Opinion
369 KA 16-00951
03-23-2018
TIMOTHY P. DONAHER, PUBLIC DEFENDER, ROCHESTER, KELLOGG, HANSEN, TODD, FIGEL & FREDERICK, P.L.L.C., WASHINGTON, D.C. (HILARY P. GERZHOY OF COUNSEL), FOR DEFENDANT-APPELLANT. SANDRA DOORLEY, DISTRICT ATTORNEY, ROCHESTER (JOSEPH PLUKAS OF COUNSEL), FOR RESPONDENT.
PRESENT:
TIMOTHY P. DONAHER, PUBLIC DEFENDER, ROCHESTER, KELLOGG, HANSEN, TODD, FIGEL & FREDERICK, P.L.L.C., WASHINGTON, D.C. (HILARY P. GERZHOY OF COUNSEL), FOR DEFENDANT-APPELLANT.
SANDRA DOORLEY, DISTRICT ATTORNEY, ROCHESTER (JOSEPH PLUKAS OF COUNSEL), FOR RESPONDENT.
Appeal from a judgment of the Supreme Court, Monroe County (Thomas E. Moran, J.), rendered April 18, 2016. The judgment convicted defendant, upon a jury verdict, of attempted robbery in the third degree.
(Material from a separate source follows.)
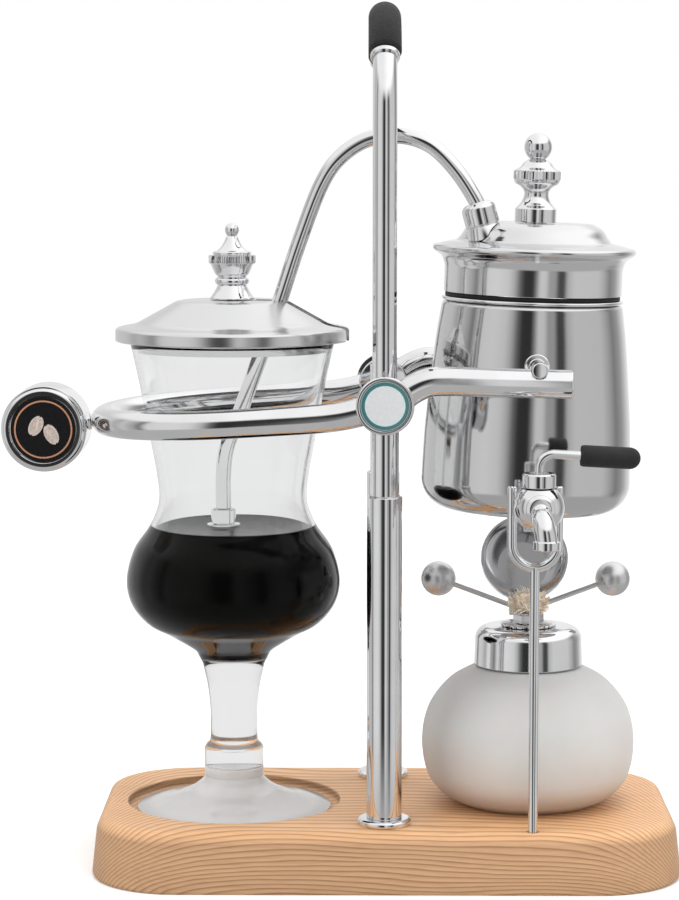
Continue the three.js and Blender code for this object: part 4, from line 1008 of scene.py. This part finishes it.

It is hereby ORDERED that the judgment so appealed from is unanimously affirmed.
Memorandum: Defendant appeals from a judgment convicting him upon a jury verdict of attempted robbery in the third degree (Penal Law §§ 110.00, 160.05). We reject defendant's contention that Supreme Court erred in charging the jury on attempted robbery in the third degree as a lesser included offense of robbery in the third degree. "A lesser [included] offense must be submitted to the jury if (1) it is actually a lesser included offense of the greater charge, and (2) the jury is warranted in finding that the defendant committed the lesser but not the greater crime' . . . , i.e., there is a reasonable view of the evidence' to support such a finding" (People v Cabassa, 79 NY2d 722, 728-729 [1992], cert denied sub nom. Lind v New York, 506 US 1011 [1992], quoting People v Glover, 57 NY2d 61, 64 [1982]; see CPL 300.50 [1]). Contrary to defendant's contention, there is a reasonable view of the trial evidence, which included testimony and surveillance footage of the incident, to support a finding by the jury that defendant attempted to steal property forcibly from a loss prevention officer at a Tops Market, but did not succeed in doing so (see generally People v Leon, 227 AD2d 925, 926 [4th Dept 1996]).
We reject defendant's further contention that the court erred in denying his challenge for cause to a prospective juror. "CPL 270.20 (1) (b) provides that a party may challenge a potential juror for cause if the juror has a state of mind that is likely to preclude him [or her] from rendering an impartial verdict based upon the evidence adduced at the trial' " (People v Harris, 19 NY3d 679, 685 [2012]). Here, "nothing that [the prospective juror] said raised a serious doubt as to her ability to render an impartial verdict" (People v Fowler-Graham, 124 AD3d 1403, 1403 [4th Dept 2015], lv denied 25 NY3d 1072 [2015]; see People v DeFreitas, 116 AD3d 1078, 1079-1080 [3d Dept 2014], lv denied 24 NY3d 960 [2014]).